Additional information
Apart from all the above, any data related to the setup configuration is also helpful. In particular:
- Setup details (on-prem k8s, RedShift, EKS etc);
- Kubernetes version;
- <values>.yaml used for Consul deployment;
- <Gateway>.yaml,<HTTPRoute>.yaml, <referenceGrant>.yaml.
- Network diagram
- HLD/Use case scenario
Important!
Please, collect Envoy logs and Tcpdump at the same time as generating failing/erroring requests, so the support team will be able to examine the processing flow.
________________
[1] In this article we assume that Consul UI is available on http://localhost:8500 (default). If you have a different configuration, please adjust the protocol/port accordingly.

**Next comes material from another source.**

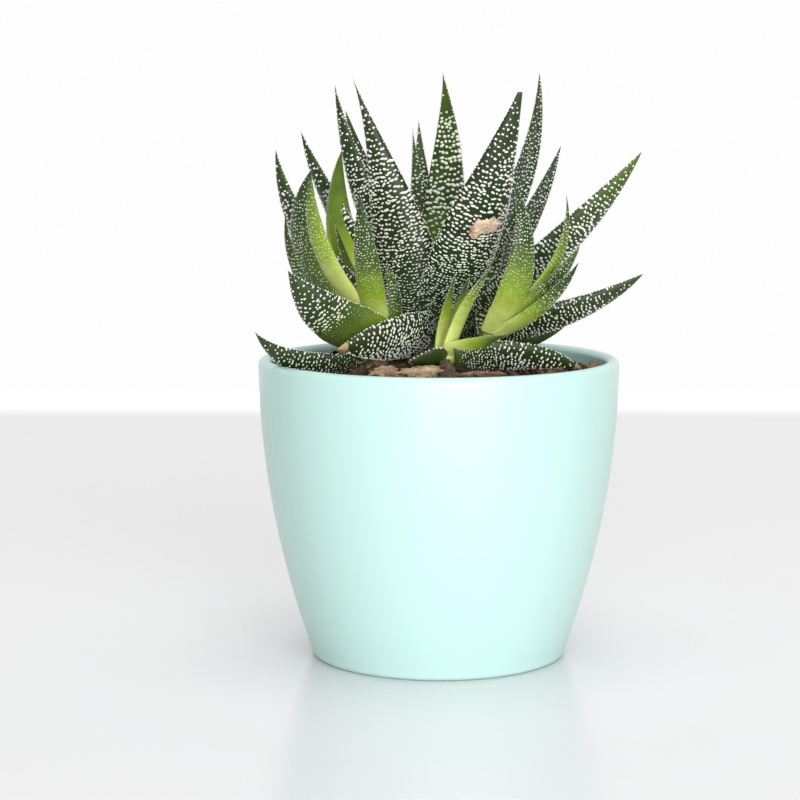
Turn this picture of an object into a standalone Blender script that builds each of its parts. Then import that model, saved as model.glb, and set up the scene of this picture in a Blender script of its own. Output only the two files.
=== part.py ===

[2] In the case ACLs are enabled, please add --header "X-Consul-Token: <ACL_token>" before trailing | jq to every curl command running on consul-server.
[3] In the case Consul Namespaces are enabled, please add --header "X-Consul-Namespace: <Namespace>" before trailing | jq to every curl command running on consul-server.
[4] Changing log-level on the consul-server or api-gateway-controller side requires pods re-creating which can be undesirable in production.
[5] The actual api-gateway pod will have a name matching the Gateway k8s object. The pods within that deployment will have a name prefixed with the deployment name.